Every day is a new beginning and that’s how I’m going to look at it. Fresh start and a new tactic to return to the clear uberman schedule. The tactic? Alarm clock in a distane so I’ll have to get up to turn it off.
Last night yet again I lost my game in the early hours of the morning. I went for the 4am nap and woke up at around 7am. How? Don’t know. I must of switched the alarm off and went back to sleep but I can’t remember. When I woke up after 7am I decided to go back to sleep until my 8am nap. There was no point of getting up and then going back for a nap again and I didn’t feel like going without one straight till midday.
So I slept till 8.30 and then had breakfast in bed and read a book, I think I even went for another snooze. Finally I got au at 11am! I decided to miss the midday nap. Disappointed? Yes, a little but I’m not giving up. I thought about it during my long walk today. The journey is difficult but I’m also learning so much from it.
I’m definitely training my will power and discipline. I’m also learning how to control my emotions, which is mainly observing my ego. This journey is not a battle. There is no winners or losers. I call it a game but it’s not either. It’s difficult to realise that and to stay calm whatever the circumstances. I’m not treating this challenge as an end goal task.

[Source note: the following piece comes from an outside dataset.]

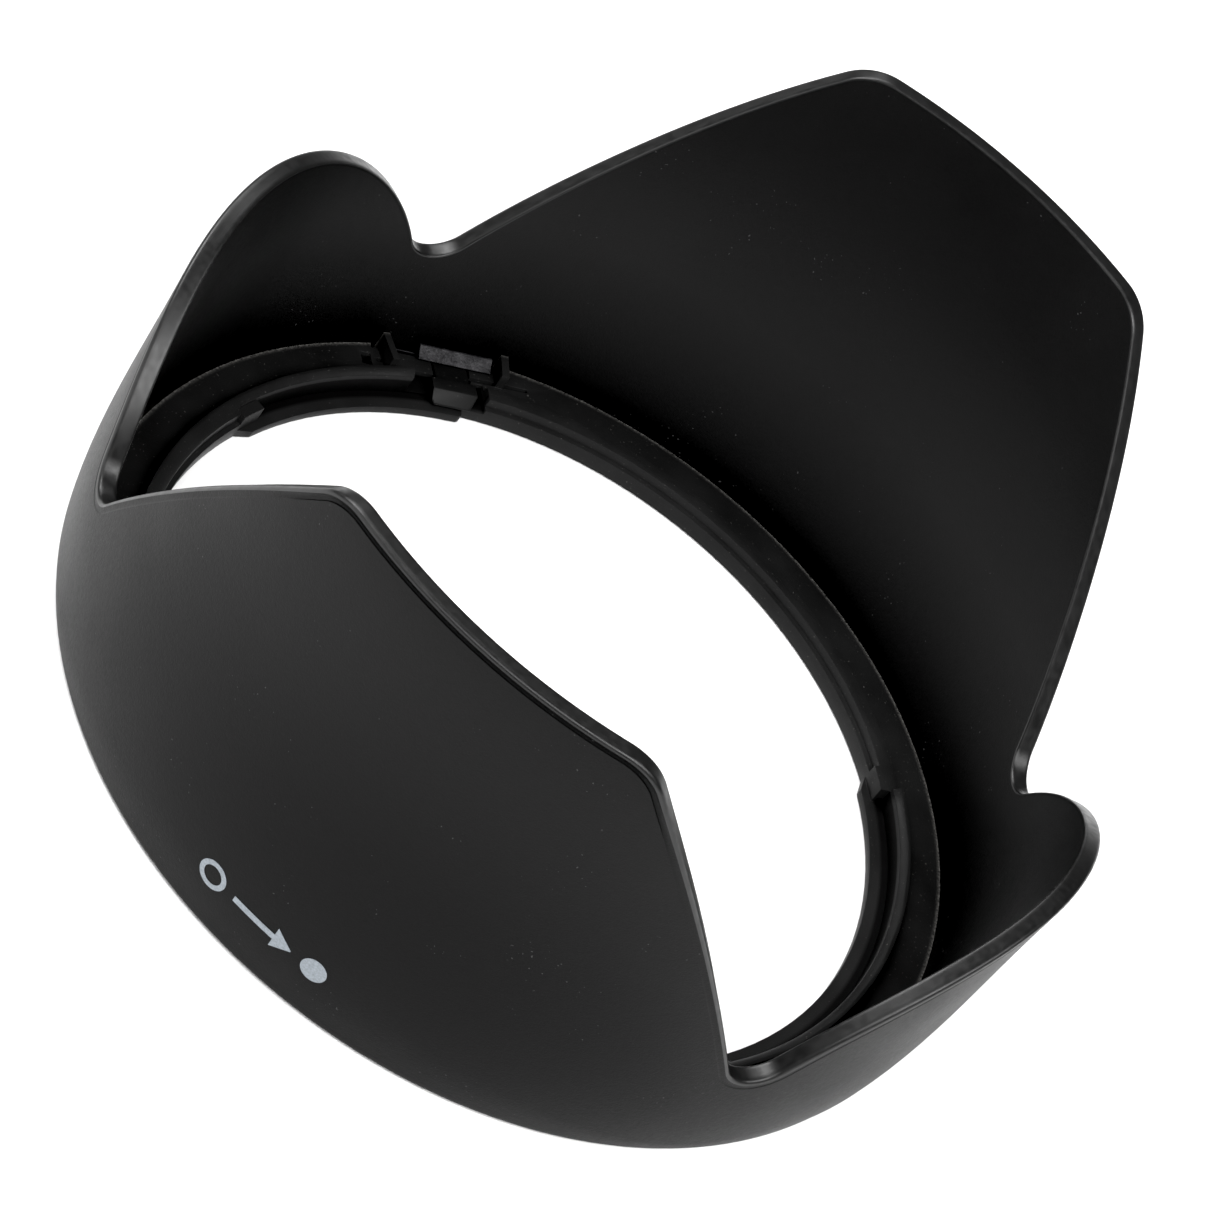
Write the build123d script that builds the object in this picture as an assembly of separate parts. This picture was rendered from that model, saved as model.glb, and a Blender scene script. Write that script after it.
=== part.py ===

I’ve just realised now that I will always have to be alert even if I manage to stay on a very strict uberman schedule for a month. No doubt after the month I would like to go further and further so the journey never ends and that is the challenge.
That is the purpose of my life – to keep going, to continue the journey and stay very awake and very alert. The 30 day challenge will just help me to establish a new way of being.
After my walk I made my green raw soup. I missed it. Since Christmas lunch I have been eating my Christmas meal every day, which is delicious but it’s all dehydrated food and I missed the green, more live stuff.
After 4pm nap I went to cinema with Paul to see a film called ‘Australia’. Amazing. I loved it. Absolutely beautiful film. It was very long so my next nap was at 8.30pm. That’s fine. I also moved my midnight nap about 20 min. later.
It’s 1.40am now and I feel really good. I’m planning to watch another film at 2am, “The Fountain” is on TV at that time. I watched this film long time ago (also on TV) but wasn’t totally in it. I can’t remember but there were some distractions at home. I really wanted to see it again, and here it is as I wished.
I have watched the film and I really enjoyed it. Something strange struck me. I really liked the main actor in the ‘Australia’ film and made an effort to remember his name. Hugh Jackman. I’m really not good with it and don’t know names of many actor’s or celebrities.
What was strange that the main actor in ‘The Fountain’ was also Hugh Jackman.
My 4am nap was a success. I got up after the alarm, put the lights on max and managed to lay in bed for another 15 min. I felt bit groggy and disorientated but I knew that will pass if I’ll engage myself in some activities.
I did some domestic stuff and then yoga. Yoga always brings me back to the alert state. It’s 6.15am and I feel really good. I’m going to write some e-mails and read my book.
I’ll be back after 8am nap and if I succeed that will be my first day in block ‘e’ (the fourth take).